Hombre contemplativo, también insistió en la importancia de la oración, tan importante para el creyente, decía, como el mismo respirar. En su libro de poemas Carmina, escribe estas palabras, dirigiéndose a su alma:
«Alma mía, tienes una tarea, una gran tarea, si tú quieres. Escruta seriamente tu interior, tu ser, tu destino, de dónde vienes y a dónde vas; trata de saber si es vida la que vives o si hay algo más. Alma mía, tienes una area; por tanto, purifica tu vida. Por favor, ten en cuenta a Dios y a sus misterios, investiga qué había antes de este universo, y qué es el universo para ti, de dónde procede y cuál será su destino. Ésa es tu tarea, alma mía. Por tanto, purifica tu vida».

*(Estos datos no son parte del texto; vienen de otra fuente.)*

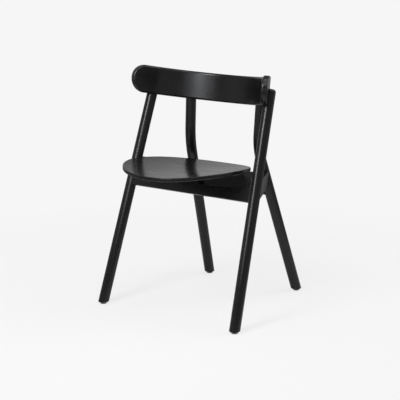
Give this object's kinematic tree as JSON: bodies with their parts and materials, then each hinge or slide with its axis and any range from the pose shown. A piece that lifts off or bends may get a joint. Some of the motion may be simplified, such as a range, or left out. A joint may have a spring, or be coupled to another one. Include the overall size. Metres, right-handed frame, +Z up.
{
  "type": "wooden chair",
  "caption": "Black stained wooden chair with round splayed legs, a dished round seat and a low bent backrest with rounded ends.",
  "frame": {"origin": "on the floor, under the middle of the chair's width and depth", "axes": "+X to the right seen from the front, +Y to the back, +Z up; the front of the seat points to -Y"},
  "size_m": [0.5536, 0.61, 0.7683],
  "materials": {
    "stained_wood": "satin black stain over open grain",
    "plain_wood": "bare turned hardwood",
    "zinc_steel": "bright zinc plate",
    "glide_plastic": "moulded, light grey"
  },
  "bodies": {
    "root": {"seat_shell": "stained_wood", "backrest": "stained_wood", "front_rail": "stained_wood", "rear_rail": "stained_wood", "front_leg_left": "stained_wood", "rear_leg_left": "stained_wood", "side_rail_left": "stained_wood", "back_plug_left": "stained_wood", "front_leg_right": "stained_wood", "rear_leg_right": "stained_wood", "side_rail_right": "stained_wood", "back_plug_right": "stained_wood", "front_rail_dowel_left_lower": "plain_wood", "rear_rail_dowel_left_lower": "plain_wood", "side_rail_front_dowel_left_lower": "plain_wood", "side_rail_rear_dowel_left_lower": "plain_wood", "back_dowel_left_lower": "plain_wood", "back_screw_left_lower": "zinc_steel", "front_rail_dowel_left_upper": "plain_wood", "rear_rail_dowel_left_upper": "plain_wood", "side_rail_front_dowel_left_upper": "plain_wood", "side_rail_rear_dowel_left_upper": "plain_wood", "back_dowel_left_upper": "plain_wood", "back_screw_left_upper": "zinc_steel", "seat_screw_front_left": "zinc_steel", "glide_nail_front_left": "zinc_steel", "glide_front_left": "glide_plastic", "seat_screw_rear_left": "zinc_steel", "glide_nail_rear_left": "zinc_steel", "glide_rear_left": "glide_plastic", "front_rail_dowel_right_lower": "plain_wood", "rear_rail_dowel_right_lower": "plain_wood", "side_rail_front_dowel_right_lower": "plain_wood", "side_rail_rear_dowel_right_lower": "plain_wood", "back_dowel_right_lower": "plain_wood", "back_screw_right_lower": "zinc_steel", "front_rail_dowel_right_upper": "plain_wood", "rear_rail_dowel_right_upper": "plain_wood", "side_rail_front_dowel_right_upper": "plain_wood", "side_rail_rear_dowel_right_upper": "plain_wood", "back_dowel_right_upper": "plain_wood", "back_screw_right_upper": "zinc_steel", "seat_screw_front_right": "zinc_steel", "glide_nail_front_right": "zinc_steel", "glide_front_right": "glide_plastic", "seat_screw_rear_right": "zinc_steel", "glide_nail_rear_right": "zinc_steel", "glide_rear_right": "glide_plastic"}
  },
  "joints": []
}
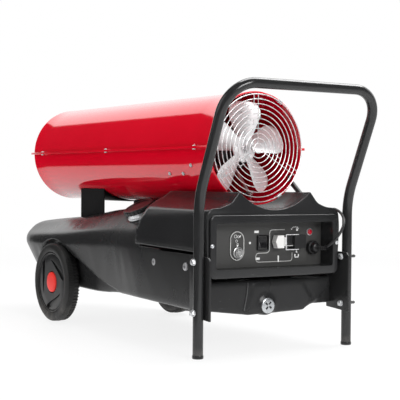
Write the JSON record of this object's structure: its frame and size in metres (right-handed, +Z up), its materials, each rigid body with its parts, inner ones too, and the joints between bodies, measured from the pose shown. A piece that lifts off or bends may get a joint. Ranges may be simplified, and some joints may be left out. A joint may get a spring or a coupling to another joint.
{
  "type": "forced air heater",
  "caption": "Mobile oil-fired forced air heater: a round heating drum over a wheeled moulded fuel tank, with a bent tube handle frame and a control panel.",
  "frame": {"origin": "on the floor, below the middle of the heater without its cord", "axes": "+Y along the air flow from the fan to the outlet, +X to the right of someone facing the control panel, +Z up"},
  "size_m": [0.6099, 1.2465, 0.6475],
  "materials": {
    "black_plastic": "moulded black plastic",
    "blade_aluminium": "mill finish",
    "brass": "plain brass and copper",
    "ceramic": null,
    "cord_sheath": "rubber sheathed mains cord",
    "drain_plastic": "black plastic",
    "drum_paint": "glossy red enamel on sheet steel",
    "frame_paint": "dark grey powder coat on bent steel tube",
    "hood_plastic": "moulded plastic, fine grain",
    "lamp_lens": "tinted lens",
    "plate_paint": "dark grey paint on sheet steel",
    "red_plastic": "moulded red cap",
    "seal_rubber": "flat seal",
    "strainer_mesh": "fine wire mesh",
    "tank_plastic": "moulded polyethylene, fine grain, semi-matt black",
    "tyre_rubber": "solid rubber",
    "wheel_plastic": "moulded wheel disc",
    "white_plastic": "moulded white plastic",
    "wire_chrome": "bright plated wire",
    "zinc": "zinc plated steel"
  },
  "bodies": {
    "heater": {"axle": "zinc", "axle_clips": "zinc", "axle_straps": "zinc", "bezel_screws": "zinc", "burner_head": "zinc", "cable_gland": "black_plastic", "chamber_supports": "zinc", "combustion_chamber": "zinc", "conduit": "black_plastic", "control_box": "black_plastic", "control_plate": "plate_paint", "cord_tie": "black_plastic", "drum_bracket": "plate_paint", "drum_lower": "drum_paint", "drum_screws": "zinc", "drum_upper": "drum_paint", "electrodes": "ceramic", "filler_neck": "zinc", "flame_baffle": "zinc", "foot_caps": "black_plastic", "fuel_lines": "brass", "fuel_pump": "blade_aluminium", "fuel_strainer": "strainer_mesh", "fuel_tank": "tank_plastic", "grille_clips": "zinc", "handle_frame": "frame_paint", "ignition_transformer": "black_plastic", "inlet_grille": "wire_chrome", "leg_bolts": "zinc", "mains_plug": "black_plastic", "motor": "plate_paint", "motor_bracket": "zinc", "nozzle": "brass", "panel_bezel": "hood_plastic", "panel_cover": "hood_plastic", "photocell": "black_plastic", "pilot_lamp": "lamp_lens", "power_cord": "cord_sheath", "power_cord_coil": "cord_sheath", "rear_support": "plate_paint", "reset_bush": "black_plastic", "rocker_frame": "black_plastic", "tank_seals": "seal_rubber", "tank_side_screws": "drain_plastic", "thermostat_socket": "black_plastic"},
    "wheel_left": {"wheel_left": "wheel_plastic", "tyre_left": "tyre_rubber", "hub_cap_left": "red_plastic"},
    "wheel_right": {"wheel_right": "wheel_plastic", "tyre_right": "tyre_rubber", "hub_cap_right": "red_plastic"},
    "rotor": {"fan": "blade_aluminium", "fan_nut": "zinc", "motor_shaft": "zinc"},
    "rocker": {"rocker": "black_plastic"},
    "reset_button": {"reset_button": "black_plastic"},
    "filler_cap": {"filler_cap": "black_plastic"},
    "drain_plug": {"drain_plug": "drain_plastic"},
    "socket_bail": {"socket_bail": "wire_chrome"},
    "thermostat_plug": {"thermostat_plug": "white_plastic"}
  },
  "joints": [
    {"name": "wheel_left_spin", "type": "hinge", "parent": "heater", "child": "wheel_left", "pos_m": [-0.203, 0.299, 0.114], "axis": [1, 0, 0], "continuous": true},
    {"name": "wheel_right_spin", "type": "hinge", "parent": "heater", "child": "wheel_right", "pos_m": [0.203, 0.299, 0.114], "axis": [1, 0, 0], "continuous": true},
    {"name": "fan_spin", "type": "hinge", "parent": "heater", "child": "rotor", "pos_m": [0, -0.357, 0.495], "axis": [0, 1, 0], "continuous": true},
    {"name": "rocker_tip", "type": "hinge", "parent": "heater", "child": "rocker", "pos_m": [-0.008, -0.448, 0.262], "axis": [1, 0, 0], "range_deg": [0, 16]},
    {"name": "reset_press", "type": "slide", "parent": "heater", "child": "reset_button", "axis": [0, 1, 0], "range_m": [0, 0.004], "stiffness_N_per_m": 250, "springref_m": -0.002},
    {"name": "cap_off", "type": "slide", "parent": "heater", "child": "filler_cap", "axis": [-0.454, 0, 0.891], "range_m": [0, 0.09]},
    {"name": "drain_plug_out", "type": "slide", "parent": "heater", "child": "drain_plug", "axis": [0, -1, 0], "range_m": [0, 0.05]},
    {"name": "bail_swing", "type": "hinge", "parent": "heater", "child": "socket_bail", "pos_m": [0.085, -0.474, 0.264], "axis": [0, 0, 1], "range_deg": [0, 120]},
    {"name": "thermostat_plug_out", "type": "slide", "parent": "heater", "child": "thermostat_plug", "axis": [-1, 0, 0], "range_m": [0, 0.008]}
  ]
}
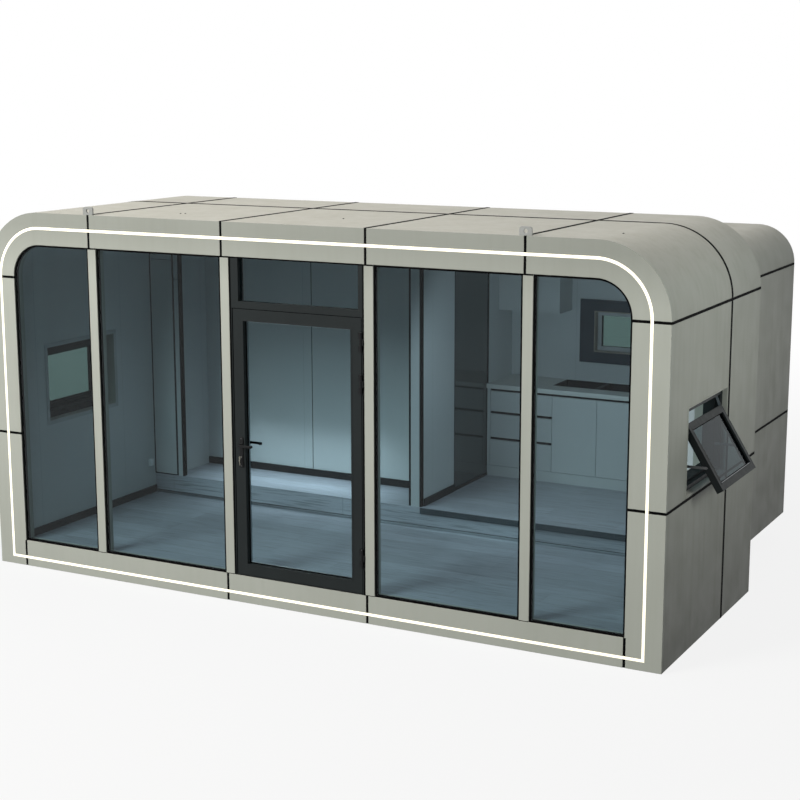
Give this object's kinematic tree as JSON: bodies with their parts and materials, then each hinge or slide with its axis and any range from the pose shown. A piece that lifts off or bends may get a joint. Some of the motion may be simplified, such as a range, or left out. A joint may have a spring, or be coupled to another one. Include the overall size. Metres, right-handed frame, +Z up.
{
  "type": "capsule house",
  "caption": "Prefabricated capsule house with a rounded glazed front, hinged glass door, awning windows and a smaller raised rear section that slides out of its back",
  "frame": {"origin": "middle of the flat underside of the front section, at ground level", "axes": "+X runs to the right along the glazed front seen from outside, +Y runs from the glazed front to the back, +Z is up"},
  "size_m": [6.0722, 3.897, 3.013],
  "materials": {
    "base_steel": "semi-matte grey paint on a steel frame, pale boards on top",
    "wall_core": "insulated core, dark membrane",
    "cladding": "coated aluminium panel, warm light grey, satin",
    "band": "coated aluminium, warm light grey, satin",
    "light": "warm white diffuser, lit",
    "seal": "black rubber",
    "clear_glass": "tinted sealed glass",
    "dark_frame": "charcoal powder coat",
    "black_metal": "black satin",
    "steel": "brushed",
    "lug_paint": "grey paint",
    "lining": "smooth pale grey panel",
    "trim": "dark grey trim",
    "floor": "pale grey wood grain boards",
    "dark_glass": "dark glass",
    "cabinet": "smooth pale grey",
    "carcass": "dark grey board",
    "counter": "white stone",
    "sink_black": "black composite"
  },
  "bodies": {
    "house": {"front_base": "floor", "left_wall": "wall_core", "right_wall": "wall_core", "front_roof": "wall_core", "portal_frame": "band", "back_frame": "cladding", "front_roof_panels": "cladding", "front_side_panels": "cladding", "front_band": "band", "light_strip": "light", "seals": "seal", "mullions": "band", "front_glass": "clear_glass", "door_frame": "dark_frame", "frame_hinges": "black_metal", "window_surrounds": "band", "window_frames": "dark_frame", "window_sashes": "dark_frame", "window_glass": "clear_glass", "window_stays": "steel", "lifting_lugs": "lug_paint", "rear_floor": "floor", "rear_side_walls": "wall_core", "rear_back_wall": "lining", "rear_roof": "wall_core", "rear_roof_panels": "cladding", "rear_side_panels": "cladding", "rear_back_panels": "cladding", "rear_window_frame": "dark_frame", "rear_feet": "base_steel", "linings": "lining", "return_panels": "lining", "skirting": "trim", "partition_wall": "lining", "inner_glass_panel": "dark_glass", "closet_wall": "lining", "kitchen_carcass": "carcass", "kitchen_cupboards": "cabinet", "kitchen_counter": "counter", "sink": "sink_black"},
    "door": {"door_leaf": "dark_frame", "door_glass": "clear_glass", "leaf_hinges": "black_metal", "lock_plates": "black_metal"},
    "lever": {"door_lever": "black_metal"}
  },
  "joints": [
    {"name": "door_swing", "type": "hinge", "parent": "house", "child": "door", "pos_m": [0.5755, -1.052, 0.226], "axis": [0, 0, 1], "range_deg": [0, 100]},
    {"name": "lever_turn", "type": "hinge", "parent": "door", "child": "lever", "pos_m": [-0.476, -1.04, 1.255], "axis": [0, 1, 0], "range_deg": [0, 40], "stiffness_Nm_per_rad": 2, "springref_deg": -20.05}
  ]
}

Creo que estas frases son tremendamente actuales. Nos sitúan ante los interrogantes universales del ser humano, la búsqueda de sentido a nuestra vida y nuestro destino. Nos invitan a profundizar en el saber y en nuestra naturaleza más genuina. Y nos llaman a contemplar nuestra existencia desde Dios. Son una magnífica oración para comenzar el día.
Y para terminarlo, al anochecer, he descubierto, gracias a otra lectura, la de Vida y misterio de Jesús de Nazaret, de J. L. Martín Descalzo, una bella oración de santa Gertrudis la Magna, religiosa germana que es conocida como “la santa del gozo de Dios en la tierra”. Favorecida por visiones y experiencias místicas intensamente felices, esta santa escribió una pregaria delicadísima a Jesús, que puede ser una oración perfecta para finalizar con paz y dulzura la jornada:
¡Oh, Jesús, amor mío, amor del atardecer de mi vida! Alégrame con tu vista en la hora de mi partida.
¡Oh, Jesús del atardecer!, haz que duerma en ti un sueño tranquilo y que saboree el descanso que tú has preparado para los que te aman.